Eiszeit-Kunst auf der Ostalb gefunden
Tübinger Archäologen präsentieren 15 000 Jahre alte Figur aus Waldstetten: Frau und Phallus
TÜBINGEN (sz) - Archäologen der Universität Tübingen haben ein Fundstück aus der Gemeinde Waldstetten als 15 000 Jahre altes Kunstwerk aus der Eiszeit identifiziert. Die Figur zeigt gleichzeitig einen Frauenkörper und einen Phallus. Professor Harald Floss von der Abteilung Ältere Urgeschichte und Quartärökologie der Universität Tübingen und sein Team präsentierten den Fund mit Vertretern der Gemeinde Waldstetten und des „Arbeitskreises Steinzeit Schwäbisch Gmünd“.

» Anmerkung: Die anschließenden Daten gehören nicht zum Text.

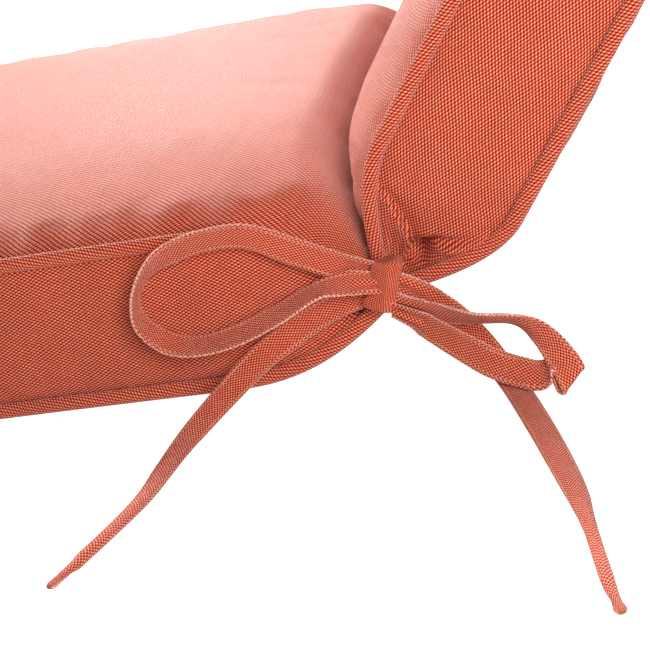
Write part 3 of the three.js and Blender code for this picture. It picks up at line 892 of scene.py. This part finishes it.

Geborgen wurde die Figur durch den Amateurarchäologen Adolf Regen. Er hatte den Wissenschaftlern 2000 Fundstücke übergeben, von denen ein Teil aus dem Magdalénien stammt, einer Kulturstufe zum Ende der Altsteinzeit (ca. 18 000-12 000 v. Chr.) und vom Ende der letzten Eiszeit. Die Figur ist knapp sechs Zentimeter groß und besteht aus einem Quarzitgeröll, das so auf der Fundstelle nicht vorkommt. Der Form nach entspricht sie den sogenannten Frauenfiguren vom Typ Gönnersdorf, die nach einer Fundstelle am Mittelrhein benannt wurden und stark stilisiert sind: Von der natürlichen Form des Gerölls inspiriert, machen hier nur wenige eingravierte Linien aus einem typisch geformten Stein ein Kunstwerk. Die Darstellung reicht von anatomisch annähernd vollständigen Darstellungen bis hin zu Figuren, die nur aus Rumpf und Gesäß bestehen.
So zeigt der Fund aus Waldstetten nur einen Oberkörper ohne Kopf, einen dominanten Mittelteil mit Gesäß und einen verkürzten Unterkörper im Profil. Mit einer umlaufenden Gravierung im oberen Bereich folgt er zudem einer Tradition der zweigeschlechtlichen Darstellung, die aus der europäischen Eiszeitkunst bekannt ist – die Figur kann gleichzeitig als männliches Geschlechtsteil interpretiert werden.
„Diese Art der Abstrahierung zeichnet die Kunst am Ende der Eiszeit aus. Unser Typ Frauenfigur hat wenig mit den üppigen sogenannten Venusfiguren aus der früheren Epoche des Gravettien gemein“, sagte Archäologe Harald Floss. Frauenfiguren des Typs Gönnersdorf folgten in ihrer geografischen Verbreitung der des Magdalénien und fänden sich von den Pyrenäen bis nach Osteuropa. In Süddeutschland kenne man sie zum Beispiel vom Petersfels bei Engen im Hegau. „Die Figur von Waldstetten ist als ein solches Kunstwerk einzuordnen. Dafür sprechen die absolut typische Form, die Lage in einer Konzentration von magdalénienzeitlichen Funden und mehrere umlaufende Gravierungen, die von Menschen angebracht wurden.“
Die Frauenfigur ist erst der zweite Fund eines Eiszeitkunstwerkes im Ostalbkreis, nach der Skulptur einer Dasselfliegenlarve aus Gagat von der Kleinen Scheuer im Rosenstein (Stadt Heubach).